Last week this column noted how life is rarely dull in dairy. And we got another demonstration today of how quickly things can change in the sector.
NFU dairy board chairman Mansel Raymond knows it better than most.
Just last week, Raymond was writing in The Grocer’s Saturday Essay about the impact on farmers of Dairy Crest’s decision to close two of its dairies. While sympathising with the farmers affected by the news, he recognised the tough commercial realities in the sector - and said he had faith the dairy giant was “doing the right thing for its remaining staff, shareholders and farmers’ futures”.
Today that faith was put to the test. In a strongly worded statement on the NFU’s website, Raymond called Dairy Crest’s latest bombshell - a 2ppl cut in the price of milk it pays to farmers, with just four days’ notice - “outrageous” and “sheer exploitation”.
“How can any farmer run a business faced with cuts of this degree and immediacy?” he asked.

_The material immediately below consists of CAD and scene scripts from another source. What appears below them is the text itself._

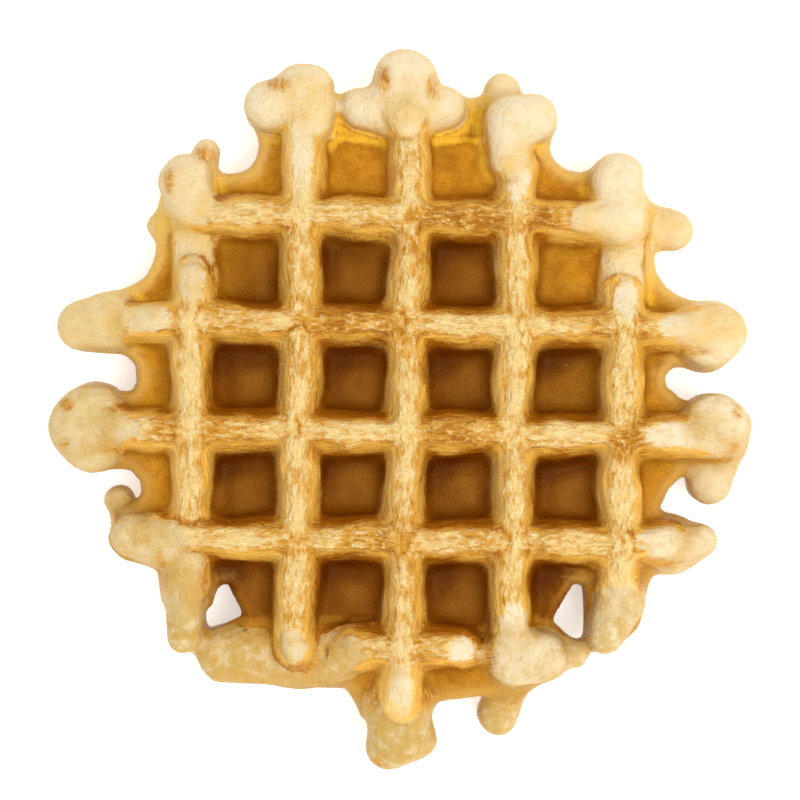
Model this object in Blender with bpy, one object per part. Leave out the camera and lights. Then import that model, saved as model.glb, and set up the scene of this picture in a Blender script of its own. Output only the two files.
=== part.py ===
"""A round waffle, one solid lying flat: a thin web with a deep square grid on both faces
and drips of batter round its rim.

The grid's middle crossing is the drawing point: x and y below are millimetres from it, and z
is measured from the middle of the web. At the end the solid is moved so that the origin is
the middle of its underside.
"""
import math

import bmesh
import bpy
from mathutils import Matrix, Vector

MM = 0.001

# Driving dimensions in millimetres
PITCH = 20.0
HALF_HEIGHT = 12.25
WEB_HALF_THICKNESS = 2.3
CREST_HALF_WIDTH = 2.2
FOOT_HALF_WIDTH = 4.2
CREST_ROUNDING = 1.0
DRIP_ROUNDING = 4.2
ROOT_DEPTH = 0.5
ROUNDING_STEPS = 3
END_STEPS = 7

# Surface
REMESH_CELL = 0.75
SMOOTH_ROUNDS = 5
CREST_FLAT = 0.3
FLAT_REACH = 0.06
TRIANGLES = 10800

# Ridges as (grid line, start, end), lines counted in pitches from the middle crossing
TOP_COLUMNS = [(-2, -15.6, 28.5), (-1, -40.5, 61.0), (0, -50.5, 61.0), (1, -36.0, 49.0), (2, -27.5, 26.0)]
TOP_ROWS = [(2, -37.5, 35.0), (1, -51.0, 57.0), (0, -54.0, 57.0), (-1, -45.0, 48.5), (-2, -8.5, 11.0)]
BASE_COLUMNS = [(-2, -26.5, 37.0), (-1, -44.0, 58.0), (0, -56.0, 62.0), (1, -46.0, 56.0), (2, -34.0, 36.0)]
BASE_ROWS = [(2, -39.0, 42.0), (1, -56.0, 56.0), (0, -58.0, 57.0), (-1, -50.0, 51.0), (-2, -30.0, 25.0)]

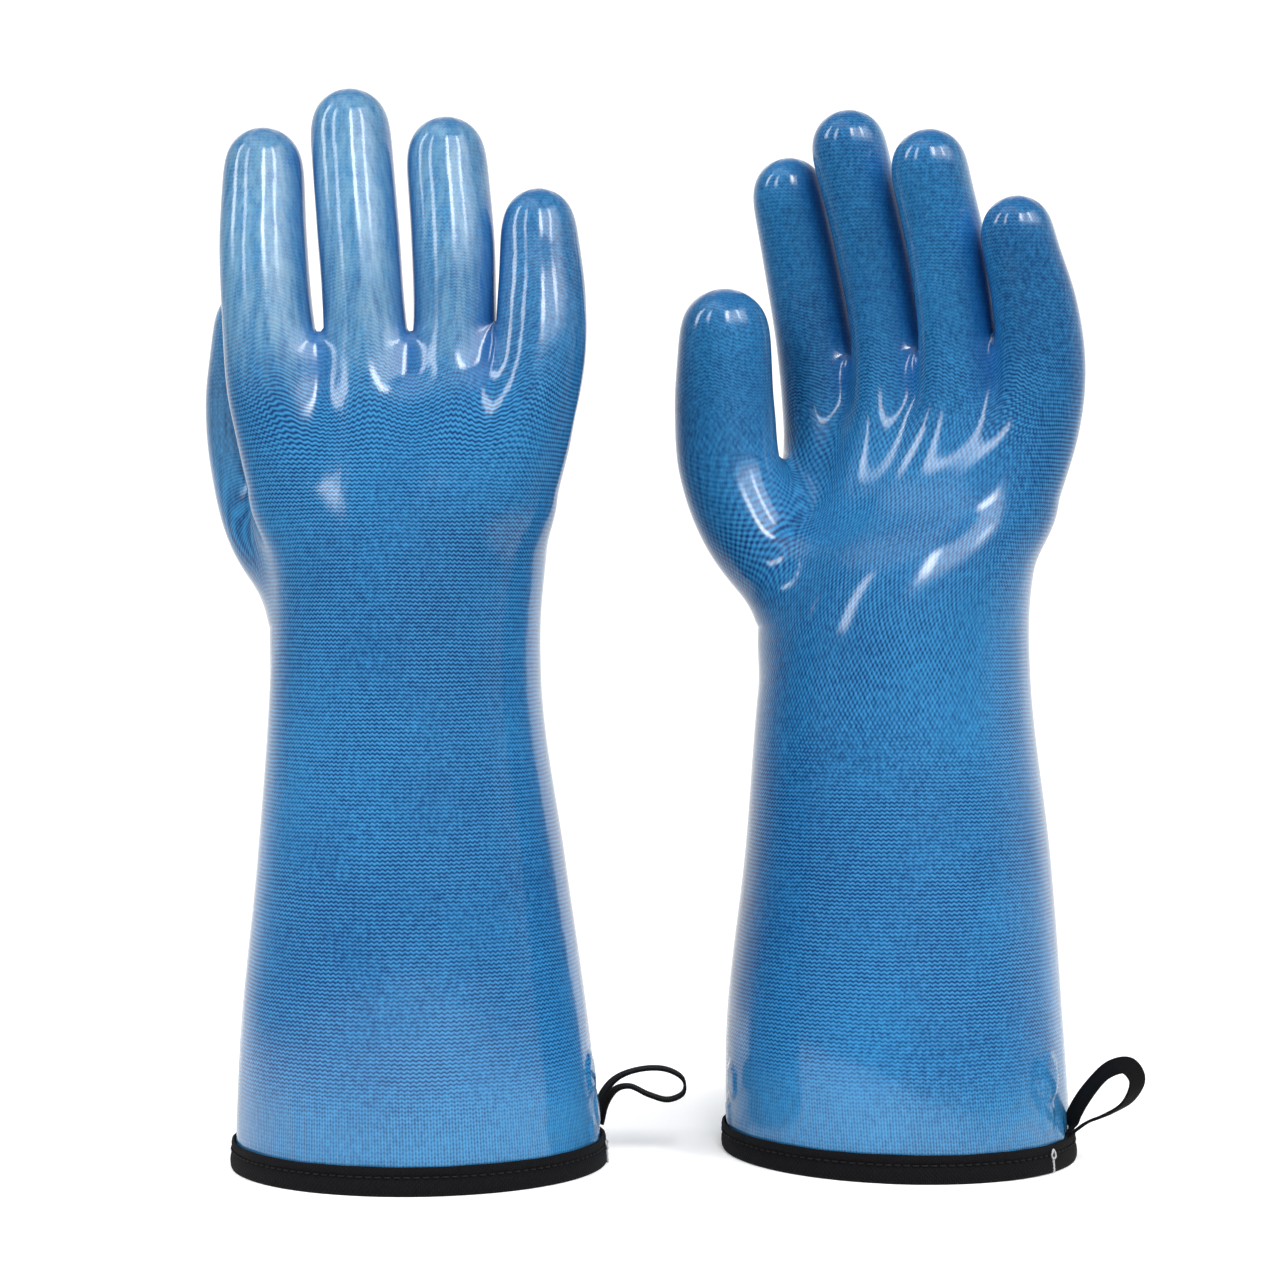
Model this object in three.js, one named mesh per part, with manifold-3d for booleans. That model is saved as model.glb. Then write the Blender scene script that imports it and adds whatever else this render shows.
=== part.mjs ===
// A pair of long cryogenic gloves standing on their cuffs: silicone-coated knit shell, thermal lining,
// bound cuff edge and hang loop on each. Millimetres, +Z up, origin on the ground between the gloves.
import * as THREE from 'three';
import { mergeVertices } from 'three/addons/utils/BufferGeometryUtils.js';
import Module from 'manifold-3d';

const wasm = await Module();
wasm.setup();

// Walls
const SHELL_WALL = 2.0; // knit with its silicone coating
const LINING_WALL = 3.0; // thermal lining inside the shell
const GAP = 0.3; // clearance between neighbouring pieces
const LINING_OUT = SHELL_WALL + GAP;
const LINING_IN = LINING_OUT + LINING_WALL;

// Cuff binding, its stitching and the bar tack at its overlap
const BINDING_THICK = 1.2;
const BINDING_HIGH = 10;
const BINDING_BULGE = 0.6; // how far a facet's corners stand outside its middle, with room to spare
const STITCH_HEIGHT = 6.6;
const STITCH_RADIUS = 0.4;
const BAR_TACK = { wide: 2.4, high: 7.5, thick: 0.8, angle: -8 };

// Hang loop tape
const TAPE = { wide: 7.5, thick: 1.1 };
const LOOP_TURN = { from: 2, to: 16 }; // outward distances between which the loop turns to its own heading

// Counts of sides, and of steps along the loop tape
const CUFF_SIDES = 24;
const DIGIT_SIDES = 12;
const WEB_SIDES = 10;
const STITCH_SIDES = 5;
const TAPE_STEPS = 20;

const CUT_PAST = 3; // how far a cutting solid runs past the open ends of what it cuts
const CREASE_SPARE = 2; // height that a soft band keeps however little it bends
const STATION_APART = 1; // no station lies closer than this to a cut end
const DOME_TURN = Math.PI / 4; // height of the one ring on a round tip, as an angle from its centre

// Wrist crease: the soft band that folds when the hand bends on the cuff
const WRIST = { z: 179, bend: 20 };

// Cuff, forearm and palm, bottom to top: height, centre x, centre y, half width, half depth and
// turn in degrees
const FOREARM = [[0, 3, 1.5, 65, 59.5, 0], [44, 1.6, 2, 62, 60, 0], [108, 0.2, -1.2, 54.3, 56.5, 0],
  [171, -1.8, -2, 47.8, 51, 0], [193, -1.5, -3, 47.3, 48.5, -2], [215, -1, -7.5, 48.5, 42.5, -8],
  [236, -2, -15.5, 51.5, 31, -12], [258, -2, -19, 53, 20, -13], [274, -2, -21, 46, 12, -13]];

// Each digit from its root in the palm to its tip: height, centre x, centre y, radius.
// The last station is the centre of the round tip. The digit bends at the height "knuckle".
const DIGITS = {
  thumb: {
    stations: [[190, -17.5, 9, 27.5], [217, -39, 22, 24.5], [246, -52.5, 31.5, 19.5],
      [270, -55.5, 32.5, 18.6], [298, -54.5, 33.5, 17]],
    knuckle: 274,
    bend: 40,
  },
  index: {
    stations: [[238, -34, -9, 22], [270, -46, -13, 17.5], [296, -49.5, -11, 16],
      [325, -51.5, -5.5, 15.3], [352, -51.7, 2.6, 14.2]],
    knuckle: 320,
    bend: 50,
  },
  middle: {
    stations: [[238, -10, -14, 21], [270, -14, -16, 16.5], [296, -16, -14.6, 14.5],
      [330, -18.5, -8.5, 14.4], [366, -21.3, 2, 14.3]],
    knuckle: 322,
    bend: 50,
  },
  ring: {
    stations: [[238, 10, -18, 21], [268, 14.8, -19.5, 16.5], [294, 15.2, -17.5, 14.6],
      [325, 14.6, -12.5, 14.6], [355.5, 12.5, -4.5, 14.3]],
    knuckle: 319,
    bend: 50,
  },
  little: {
    stations: [[236, 27, -25, 21], [262, 38.5, -30.5, 17.5], [282, 43.5, -29.5, 16.2],
      [306, 45, -24.5, 15.2], [330, 44.5, -15.5, 13.4]],
    knuckle: 305,
    bend: 50,
  },
};

// Webs between neighbouring fingers: the two digits, height of the centre line, depth y, radius
const WEBS = [['index', 'middle', 283, -15, 10], ['middle', 'ring', 283, -18, 10],
  ['ring', 'little', 270, -26, 9.5]];

// The two gloves as they stand: yaw in degrees and place. Each hang loop is sewn at an angle round the
// cuff, heads another way, and follows a teardrop given as [outward, upward] from the binding's top edge.
const GLOVES = [
  {
    name: 'right',
    mirrored: false,
    yaw: 5,
    x: -90.1,
    y: -14.8,
    loop: {
      angle: 10,
      heading: -5,
      path: [[1.05, 0.9], [2.3, 9], [7.5, 16.5], [15.5, 20.3], [26, 20.6], [32.3, 17], [32.5, 12.2],
        [27, 9.6], [20, 11.4], [13, 14.4], [8.2, 13.2], [4.6, 8.5], [2.45, 0.9]],
    },
  },
  {
    name: 'left',
    mirrored: true,
    yaw: -48,
    x: 83.6,
    y: 13.4,
    loop: {
      angle: -26,
      heading: -13,
      path: [[1.05, 0.9], [3.2, 8], [8.8, 17], [17, 25], [24, 26.8], [27.6, 22.3], [24.2, 14.6],
        [16, 9], [8, 5.2], [2.45, 0.9]],
    },
  },
];

const COLOURS = {
  shell: { color: 0x2f7fc6, roughness: 0.22, metalness: 0 },
  lining: { color: 0xe4e2da, roughness: 0.95, metalness: 0 },
  crease: { color: 0x3a8bd0, roughness: 0.25, metalness: 0 },
  tape: { color: 0x14151a, roughness: 0.8, metalness: 0 },
  thread: { color: 0x2a2b30, roughness: 0.7, metalness: 0 },
  tack: { color: 0x9a9a9c, roughness: 0.7, metalness: 0 },
};

const radians = THREE.MathUtils.degToRad;
const UP = new THREE.Vector3(0, 0, 1);

// Height of a soft band round radius r that lets the solids either side of it tilt by an angle
function creaseHeight(r, degrees) {
  return 2 * r * Math.tan(radians(degrees) / 2) + CREASE_SPARE;
}

// A station at any height, by straight interpolation in a table whose rows start with the height
function at(table, z) {
  const above = Math.max(1, table.findIndex((row) => row[0] >= z));
  const low = table[above - 1];
  const high = table[above];
  const t = (z - low[0]) / (high[0] - low[0]);
  return low.map((value, i) => value + (high[i] - value) * t);
}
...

“It is clear from its recent trading statement that Dairy Crest finds itself in a challenging position in the marketplace - a position where it seems unable to get a fair market value for fresh milk from its customers. But this is no excuse for paying a farm gate milk price which is 3-4ppl below the costs of production.
“This only reinforces the need for balanced and fair milk contracts. Farmers supplying Dairy Crest liquid contracts are now forced to accept a price cut they have not agreed to, for at least the 12-month notice on their contract.
“This is sheer exploitation and the clearest demonstration yet that those dairy contracts, where buyers have the discretion to change price without mutual consent, must have break clauses which allow farmers to leave earlier.”
No wonder he assured readers of The Grocer that dairy farmers would not be “resting on their laurels”. He’s discovered first-hand how quickly the rug can be pulled out from under you.